Por lo que precede se ve que la libertad de la lucha por la existencia de que hablan los burgueses no es más que una libertad ilusoria, y que este combate por la existencia, que querrían ver perpetuado entre nosotros, es semejante a los combates con que la aristocracia romana se deleitaba en sus sangrientas orgías y en los cuales, cuando ella se dignaba tomar parte, ponia enfrente de los caballeros armados de todas armas pobres esclavos completamente desnudos, armados con un sable de hoja de lata.

Y a los burgueses que nos dicen que la vida es un eterno combate en que los débiles están destinados a desaparecer para dejar lugar a los más fuertes, nosotros podemos responderles: Aceptamos vuestras conclusiones. ¿Decís que la victoria es para los más fuertes y para los mejor organizados? Sea; nosotros los trabajadores pretendemos la victoria poniendo en práctica vuestras teorías.
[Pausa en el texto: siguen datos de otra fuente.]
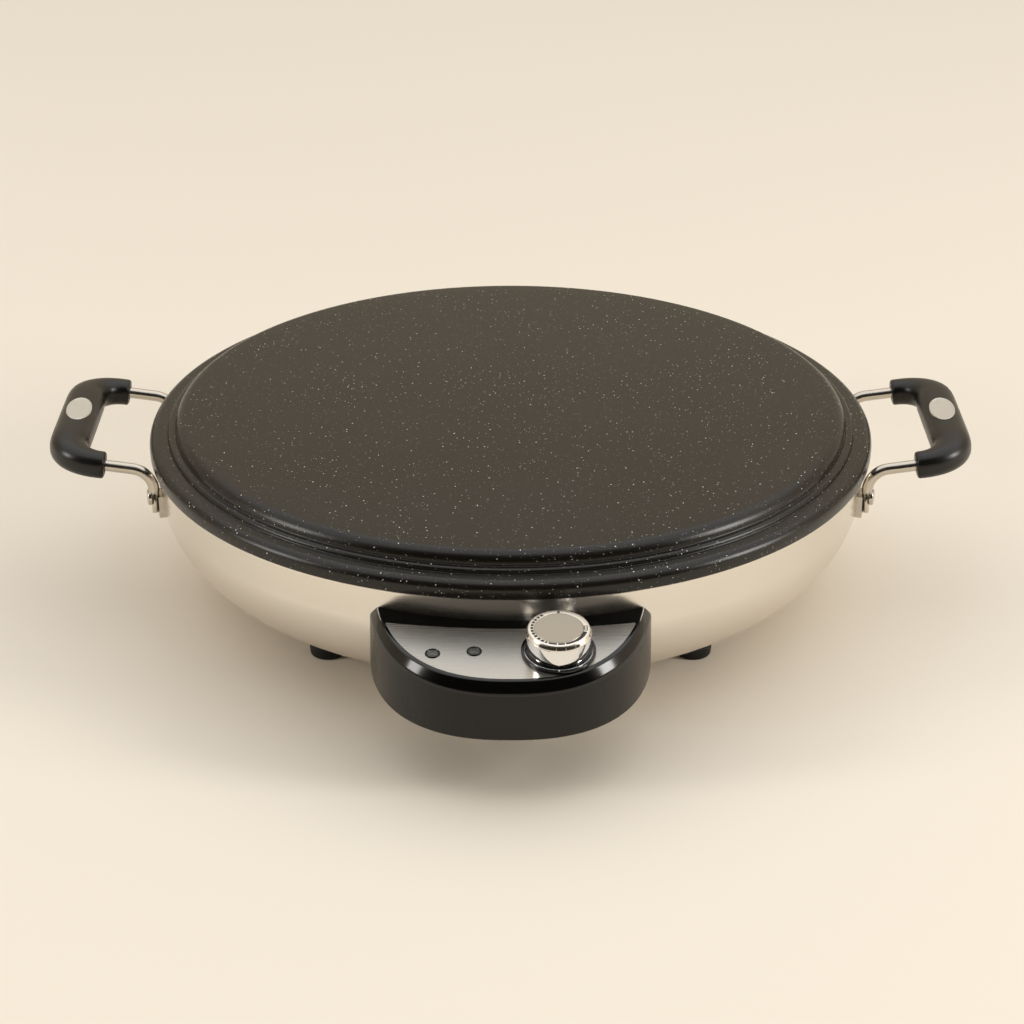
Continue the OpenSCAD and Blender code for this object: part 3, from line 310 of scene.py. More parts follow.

Vuestra fuerza consiste en el respeto que habéis sabido levantar alrededor de vuestros privilegios, vuestro poder estriba en las instituciones que habéis levantado como una muralla entre vosotros y la masa y que reducidos a vosotros mismos no podríais defender; vuestra perfección reside en la ignorancia en que, hasta el presente, nos habéis tenido, de nuestros verdaderos intereses; vuestra aptitud está en la habilidad que sabéis desplegar para obligarnos a ser los defensores de vuestros privilegios, que llevan los nombres de: ¡Patria! ¡Moral! ¡Propiedad! ¡Sociedad! etcétera.

Hoy vemos claro vuestro juego y comenzamos a comprender que nuestro interés es completamente contrario al vuestro; sabemos que vuestras instituciones, lejos de protegernos, no sirven sino para sumirnos cada vez más en nuestra miseria, y por eso gritamos:

Abajo los prejuicios estúpidos, abajo el respeto idiota a las instituciones seculares, abajo la falsa moral; nosotros somos los más fuertes, los mejor dotados, puesto que después de una serie innumerable de siglos luchamos contra el hambre y la miseria bajo un trabajo abrumador, en condiciones mortales de higiene, de insalubridad manifiesta, y estamos todavía vivos; somos los más aptos, puesto que nuestra producclón y nuestra actividad son las que permiten mantenerse a vuestra sociedad.

Pretendemos la victoria como los mejor adaptados, pues vuestra clase podría desaparecer del globo sin que esto nos impidiese producir, y entonces consumiríamos más, mientras que el día en que nos neguemos a producir para vosotros, sería imposible a gran número de los vuestros dedicarse a ningún trabajo productivo.

Pretendemos, en fin, la victoria porque somos los más numerosos, los que, siempre, según vosotros, basta para legitimar todas las audacias y para absolver todas las injusticias. El día de la batalla tendremos el derecho de aplicaros vuestra sentencia haciéndoos desaparecer de la sociedad, de la cual no sois más que los parásitos y los microbios disolventes.

Vosotros lo habéis dicho: La victoria es para los más fuertes.